Im Kreis Celle war in der Nacht zu Dienstag ein Rekordwert von minus 23 Grad gemessen worden. Drei Menschen sind in Niedersachsen seit Beginn der Kälteperiode erfroren, darunter einer, der in seinem Auto lebte.

Die BSAG hat sich angesichts dieser Bedingungen entschlossen, pragmatisch vorzugehen und gar nicht erst zu versuchen, Obdachlose von vermeintlichen Obdachlosen zu trennen, die einfach nur kostenlos Bahn fahren wollen. "Jeder weiß, wer gemeint ist", sagt Lemmermann. "Wir gehen davon aus, dass damit kein Schindluder getrieben wird."

In den Großstädten Hamburg und Bremen leben jeweils mehrere hundert Menschen auf der Straße.

In Bremen rechnen Sozialarbeiter mit 200 bis 300 Obdachlosen.

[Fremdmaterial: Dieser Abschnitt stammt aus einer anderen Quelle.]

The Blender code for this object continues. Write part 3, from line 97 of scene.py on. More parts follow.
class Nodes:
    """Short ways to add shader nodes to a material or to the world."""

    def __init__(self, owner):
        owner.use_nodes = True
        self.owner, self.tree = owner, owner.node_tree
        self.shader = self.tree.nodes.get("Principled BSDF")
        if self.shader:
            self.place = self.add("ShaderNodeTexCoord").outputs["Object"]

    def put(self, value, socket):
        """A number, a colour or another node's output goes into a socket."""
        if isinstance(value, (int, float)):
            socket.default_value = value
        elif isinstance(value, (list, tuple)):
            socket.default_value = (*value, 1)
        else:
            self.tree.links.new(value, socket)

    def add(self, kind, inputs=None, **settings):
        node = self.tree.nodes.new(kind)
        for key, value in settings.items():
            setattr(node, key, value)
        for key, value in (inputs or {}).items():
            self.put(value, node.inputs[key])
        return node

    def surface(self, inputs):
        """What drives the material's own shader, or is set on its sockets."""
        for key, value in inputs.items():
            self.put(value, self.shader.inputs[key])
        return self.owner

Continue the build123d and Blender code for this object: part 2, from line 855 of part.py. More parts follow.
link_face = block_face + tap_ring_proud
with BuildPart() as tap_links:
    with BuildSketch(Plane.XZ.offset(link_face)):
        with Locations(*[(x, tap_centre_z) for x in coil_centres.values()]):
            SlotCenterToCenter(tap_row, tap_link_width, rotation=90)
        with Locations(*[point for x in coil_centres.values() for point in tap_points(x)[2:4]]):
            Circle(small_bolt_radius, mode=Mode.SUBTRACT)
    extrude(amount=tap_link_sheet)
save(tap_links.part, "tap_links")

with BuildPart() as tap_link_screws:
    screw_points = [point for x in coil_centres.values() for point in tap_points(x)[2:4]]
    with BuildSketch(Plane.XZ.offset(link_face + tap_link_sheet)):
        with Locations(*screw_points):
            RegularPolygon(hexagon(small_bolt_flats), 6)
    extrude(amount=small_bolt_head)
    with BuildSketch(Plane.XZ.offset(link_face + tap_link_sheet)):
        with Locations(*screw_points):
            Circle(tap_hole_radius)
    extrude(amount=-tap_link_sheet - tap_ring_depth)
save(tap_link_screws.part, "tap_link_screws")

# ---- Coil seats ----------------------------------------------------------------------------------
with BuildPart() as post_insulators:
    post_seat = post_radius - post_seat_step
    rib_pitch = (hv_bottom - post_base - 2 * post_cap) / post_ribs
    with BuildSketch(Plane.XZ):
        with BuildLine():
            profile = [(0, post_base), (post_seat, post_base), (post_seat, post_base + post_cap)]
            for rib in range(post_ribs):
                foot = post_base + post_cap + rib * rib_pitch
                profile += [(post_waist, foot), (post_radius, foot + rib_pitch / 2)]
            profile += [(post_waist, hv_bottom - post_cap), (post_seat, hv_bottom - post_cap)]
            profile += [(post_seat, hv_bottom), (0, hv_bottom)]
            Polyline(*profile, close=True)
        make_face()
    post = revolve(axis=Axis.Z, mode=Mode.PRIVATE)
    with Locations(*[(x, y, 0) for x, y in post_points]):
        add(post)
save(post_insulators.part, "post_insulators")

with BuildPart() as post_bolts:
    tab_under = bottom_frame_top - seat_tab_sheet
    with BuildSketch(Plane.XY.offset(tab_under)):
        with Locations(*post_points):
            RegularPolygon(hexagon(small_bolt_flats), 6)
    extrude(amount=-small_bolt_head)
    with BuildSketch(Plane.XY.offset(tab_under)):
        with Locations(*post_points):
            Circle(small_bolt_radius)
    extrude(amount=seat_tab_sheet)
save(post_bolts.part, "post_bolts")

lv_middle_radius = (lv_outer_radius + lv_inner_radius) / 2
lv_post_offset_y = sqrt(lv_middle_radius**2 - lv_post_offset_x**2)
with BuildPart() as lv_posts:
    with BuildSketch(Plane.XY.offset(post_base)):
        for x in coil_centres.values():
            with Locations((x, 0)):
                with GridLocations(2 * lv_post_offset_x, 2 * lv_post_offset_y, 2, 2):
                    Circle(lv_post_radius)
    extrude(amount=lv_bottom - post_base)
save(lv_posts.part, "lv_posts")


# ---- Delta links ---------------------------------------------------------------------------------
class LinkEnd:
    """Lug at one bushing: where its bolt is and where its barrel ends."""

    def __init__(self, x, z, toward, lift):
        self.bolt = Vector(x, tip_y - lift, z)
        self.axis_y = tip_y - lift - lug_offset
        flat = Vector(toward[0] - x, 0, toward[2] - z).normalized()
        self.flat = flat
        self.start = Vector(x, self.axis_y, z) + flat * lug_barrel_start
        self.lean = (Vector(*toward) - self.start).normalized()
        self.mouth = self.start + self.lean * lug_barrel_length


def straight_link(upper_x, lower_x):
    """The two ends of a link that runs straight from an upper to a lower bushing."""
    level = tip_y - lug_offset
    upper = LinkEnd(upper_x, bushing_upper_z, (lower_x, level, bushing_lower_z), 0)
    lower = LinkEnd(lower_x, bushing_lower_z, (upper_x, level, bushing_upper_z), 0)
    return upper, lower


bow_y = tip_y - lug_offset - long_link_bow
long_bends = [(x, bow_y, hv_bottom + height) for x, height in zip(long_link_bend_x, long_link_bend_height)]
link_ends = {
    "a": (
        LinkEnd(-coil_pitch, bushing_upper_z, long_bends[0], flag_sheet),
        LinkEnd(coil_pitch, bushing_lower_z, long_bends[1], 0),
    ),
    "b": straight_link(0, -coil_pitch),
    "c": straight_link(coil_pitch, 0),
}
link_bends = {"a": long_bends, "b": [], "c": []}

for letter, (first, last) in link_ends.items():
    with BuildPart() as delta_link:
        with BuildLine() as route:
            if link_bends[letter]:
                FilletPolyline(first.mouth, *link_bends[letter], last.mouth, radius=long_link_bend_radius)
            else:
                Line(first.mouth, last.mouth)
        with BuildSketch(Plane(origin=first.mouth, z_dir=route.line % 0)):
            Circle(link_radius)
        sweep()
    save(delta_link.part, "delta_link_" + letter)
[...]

Schätzungsweise zehn bis 15 Prozent von ihnen meiden Tagestreffs und Notunterkünfte.

In Hamburg gehen die Behörden nach der jüngsten Zählung 2009 von 1.000 Obdachlosen aus. Im Rahmen seines Winternotprogramms bietet der Senat in diesem Jahr mehr als 350 Schlafplätze an - zusätzlich zu den Unterkünften, die ganzjährig offenstehen.

Ziel sei es, möglichst viele Betroffene in öffentlich geförderten Wohnungen unterzubringen. Dort sei Platz für 8.500 Wohnungslose und von Wohnungslosigkeit bedrohte Menschen.

Der Hamburger Verkehrsverbund plant derzeit nicht, das Bremer Modell zu übernehmen - weil sich Obdachlose anderswo aufwärmen könnten. "Nach Rücksprache mit der Sozialbehörde sind wir zu der Einschätzung gekommen, dass das Angebot ausreichend ist", sagte HVV-Sprecherin Gisela Becker. Die Behörde bietet nach eigenen Angaben gut 350 Schlafplätze an, 70 mehr als im vergangenen Jahr. Sie legte zudem eine Liste von Tagestreffpunkten vor, in denen sich Obdachlose aufwärmen können. 2009 wurden in Hamburg 1.000 Obdachlose gezählt.

Bei den Temperaturen der vergangenen Tage müsse vor allem verhindert werden, dass Menschen draußen schlafen, sagt Josef Laupheimer, der sich bei der Hamburger Caritas um Obdachlose kümmert. "Um die muss man sich Sorgen machen. Ich fände es gut, wenn Obdachlose, die in Bussen und Bahnen angetroffen werden, nicht mit Geldbußen wegen Schwarzfahrens belegt würden", sagt er.

Das findet auch Klaus-Peter Naumann vom Fahrgastverband Pro Bahn. Er plädiert dafür, Lösungen zu suchen, die Konflikte mit den Fahrgästen vermeiden. In manchen Bahnhöfen etwa gebe es genug Platz, um Obdachlose unterzubringen.

An sich gebe es genug Tagestreffs, sagt Axel Brase-Wentzell, der in Bremen eine Übernachtungseinrichtung für Obdachlose leitet. Ein kleiner Teil der Betroffenen meide solche Treffs allerdings. "Denen fällt es offensichtlich leichter, sich anonym in der Straßenbahn aufzuhalten", sagt er. Zwar könnten Sozialarbeiter in Tagestreffs leichter einen Kontakt zu den Obdachlosen aufbauen. Am wichtigsten sei es jedoch, den Kältetod zu verhindern.